> Request
Tally the lines containing the word "slide", and report the tally alone.

> Supplied material
==*==

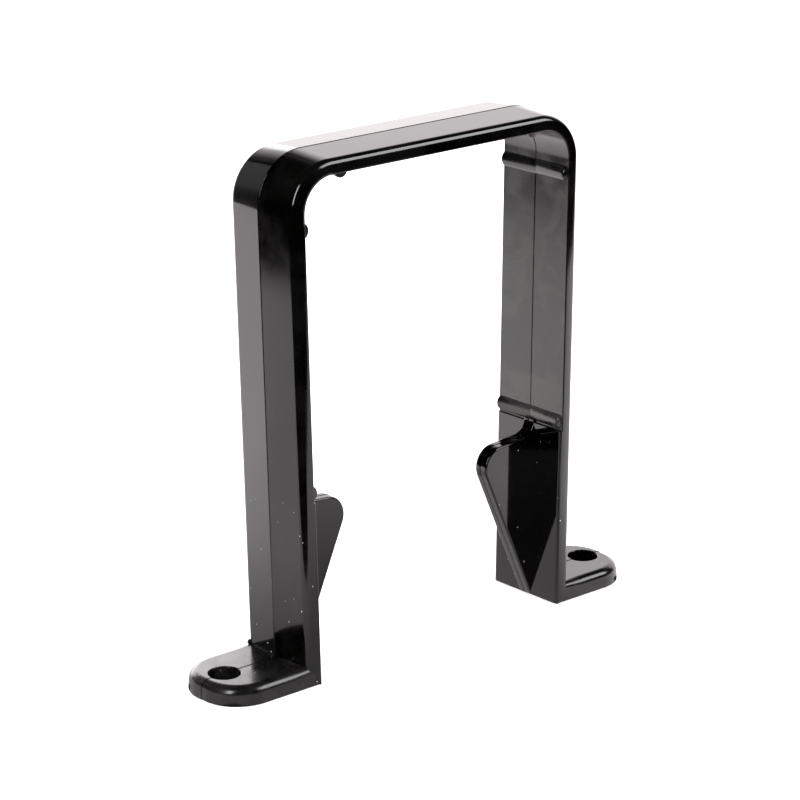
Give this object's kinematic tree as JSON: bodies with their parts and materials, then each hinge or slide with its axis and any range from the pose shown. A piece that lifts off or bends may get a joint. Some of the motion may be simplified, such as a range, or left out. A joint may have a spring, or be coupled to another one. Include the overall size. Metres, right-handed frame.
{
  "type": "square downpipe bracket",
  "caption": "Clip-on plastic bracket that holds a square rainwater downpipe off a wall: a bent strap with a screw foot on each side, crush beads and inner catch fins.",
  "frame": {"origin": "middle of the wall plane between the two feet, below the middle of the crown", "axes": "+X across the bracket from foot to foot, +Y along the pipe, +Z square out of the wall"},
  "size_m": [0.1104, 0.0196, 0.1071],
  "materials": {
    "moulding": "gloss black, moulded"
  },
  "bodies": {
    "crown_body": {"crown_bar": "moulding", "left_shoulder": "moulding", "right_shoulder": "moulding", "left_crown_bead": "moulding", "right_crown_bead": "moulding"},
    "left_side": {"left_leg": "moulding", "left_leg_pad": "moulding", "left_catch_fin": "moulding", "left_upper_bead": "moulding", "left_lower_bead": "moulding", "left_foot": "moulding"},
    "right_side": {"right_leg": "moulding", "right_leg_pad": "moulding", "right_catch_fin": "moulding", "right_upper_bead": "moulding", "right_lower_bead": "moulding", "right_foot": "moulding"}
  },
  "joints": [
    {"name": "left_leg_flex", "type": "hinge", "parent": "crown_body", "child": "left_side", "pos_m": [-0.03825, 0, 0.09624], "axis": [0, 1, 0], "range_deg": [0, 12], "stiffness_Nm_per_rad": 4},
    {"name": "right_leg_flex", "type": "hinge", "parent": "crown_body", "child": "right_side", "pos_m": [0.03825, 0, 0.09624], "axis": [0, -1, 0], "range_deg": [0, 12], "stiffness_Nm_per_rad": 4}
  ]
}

==*==

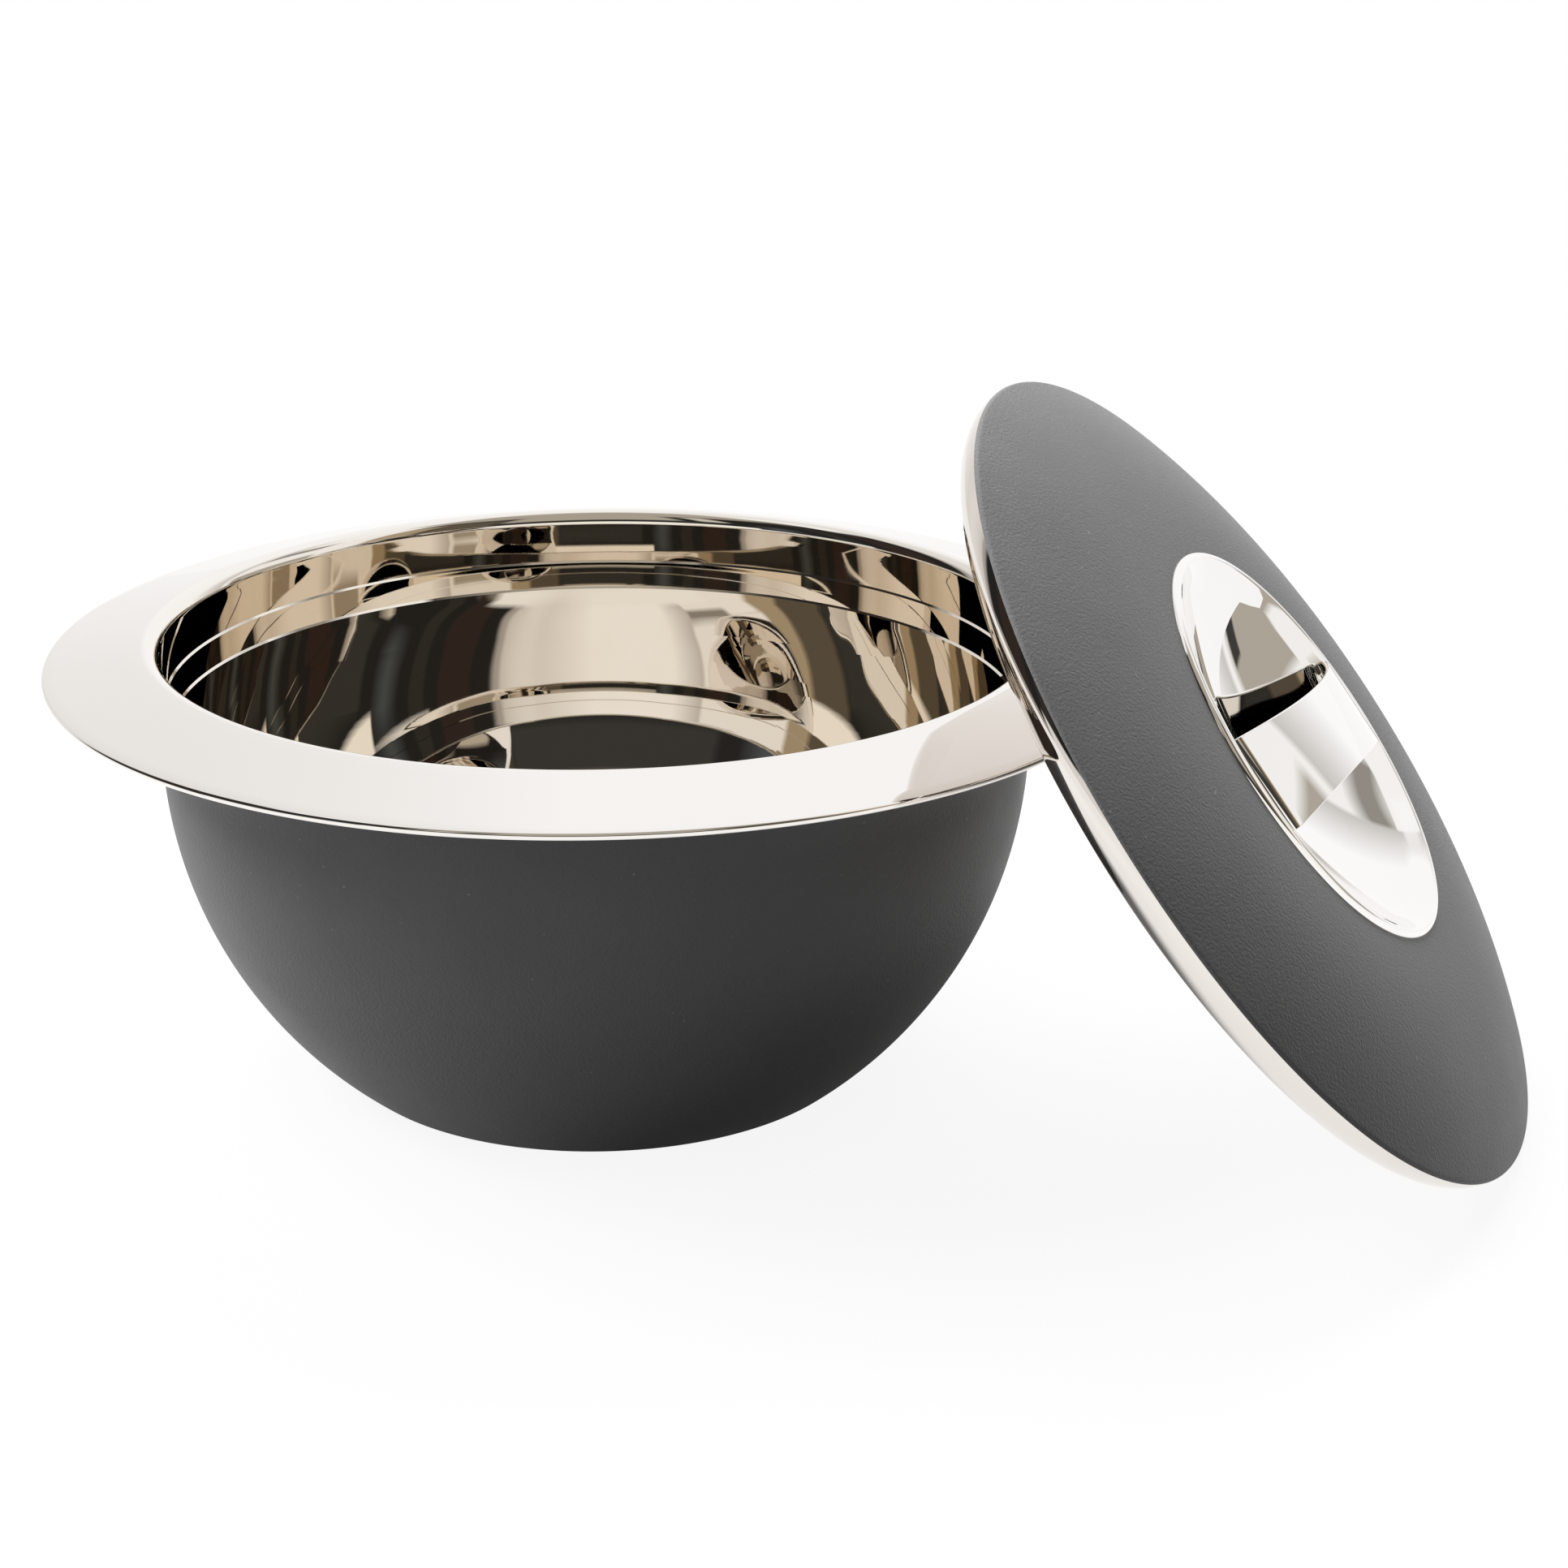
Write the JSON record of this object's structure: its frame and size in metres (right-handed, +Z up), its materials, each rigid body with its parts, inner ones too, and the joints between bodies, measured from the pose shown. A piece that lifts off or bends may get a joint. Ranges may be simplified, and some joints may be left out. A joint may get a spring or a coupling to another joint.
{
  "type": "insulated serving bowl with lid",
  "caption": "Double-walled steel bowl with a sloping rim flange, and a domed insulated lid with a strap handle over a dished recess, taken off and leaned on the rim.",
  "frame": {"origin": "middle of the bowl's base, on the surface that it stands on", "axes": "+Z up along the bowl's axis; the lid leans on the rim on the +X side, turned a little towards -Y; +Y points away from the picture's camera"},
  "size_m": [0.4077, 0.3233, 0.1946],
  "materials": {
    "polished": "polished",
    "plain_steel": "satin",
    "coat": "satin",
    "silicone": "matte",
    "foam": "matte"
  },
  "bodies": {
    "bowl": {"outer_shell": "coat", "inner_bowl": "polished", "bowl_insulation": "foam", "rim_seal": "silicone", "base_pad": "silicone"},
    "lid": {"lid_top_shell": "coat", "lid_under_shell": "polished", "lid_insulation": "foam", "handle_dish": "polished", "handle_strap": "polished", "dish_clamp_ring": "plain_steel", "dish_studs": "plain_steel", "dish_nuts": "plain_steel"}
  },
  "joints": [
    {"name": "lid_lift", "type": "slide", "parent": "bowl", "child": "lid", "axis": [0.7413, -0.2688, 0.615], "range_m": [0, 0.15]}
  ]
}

==*==

> Answer for this exercise
2